> [Dataset content]
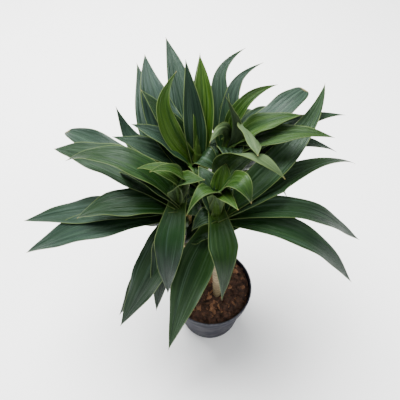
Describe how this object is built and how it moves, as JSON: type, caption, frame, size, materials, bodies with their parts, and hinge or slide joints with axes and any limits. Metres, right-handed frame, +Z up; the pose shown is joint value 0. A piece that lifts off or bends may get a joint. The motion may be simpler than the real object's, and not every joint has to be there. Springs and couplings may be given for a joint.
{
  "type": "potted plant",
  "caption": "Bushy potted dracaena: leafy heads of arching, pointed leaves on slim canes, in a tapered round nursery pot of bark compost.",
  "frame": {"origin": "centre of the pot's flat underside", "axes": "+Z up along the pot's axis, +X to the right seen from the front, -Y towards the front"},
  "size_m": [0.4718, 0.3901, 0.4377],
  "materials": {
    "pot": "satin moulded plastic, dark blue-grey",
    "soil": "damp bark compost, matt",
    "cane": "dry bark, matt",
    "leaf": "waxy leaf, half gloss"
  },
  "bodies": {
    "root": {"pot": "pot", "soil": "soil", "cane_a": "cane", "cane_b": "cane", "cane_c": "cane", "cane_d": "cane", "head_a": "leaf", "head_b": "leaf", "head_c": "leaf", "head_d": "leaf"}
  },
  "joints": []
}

> [Exercise objective] Your task is to repeat the data exactly, with nothing left out.

> [Answer to the task]
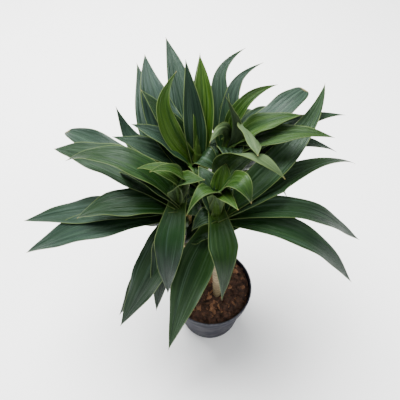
Describe how this object is built and how it moves, as JSON: type, caption, frame, size, materials, bodies with their parts, and hinge or slide joints with axes and any limits. Metres, right-handed frame, +Z up; the pose shown is joint value 0. A piece that lifts off or bends may get a joint. The motion may be simpler than the real object's, and not every joint has to be there. Springs and couplings may be given for a joint.
{
  "type": "potted plant",
  "caption": "Bushy potted dracaena: leafy heads of arching, pointed leaves on slim canes, in a tapered round nursery pot of bark compost.",
  "frame": {"origin": "centre of the pot's flat underside", "axes": "+Z up along the pot's axis, +X to the right seen from the front, -Y towards the front"},
  "size_m": [0.4718, 0.3901, 0.4377],
  "materials": {
    "pot": "satin moulded plastic, dark blue-grey",
    "soil": "damp bark compost, matt",
    "cane": "dry bark, matt",
    "leaf": "waxy leaf, half gloss"
  },
  "bodies": {
    "root": {"pot": "pot", "soil": "soil", "cane_a": "cane", "cane_b": "cane", "cane_c": "cane", "cane_d": "cane", "head_a": "leaf", "head_b": "leaf", "head_c": "leaf", "head_d": "leaf"}
  },
  "joints": []
}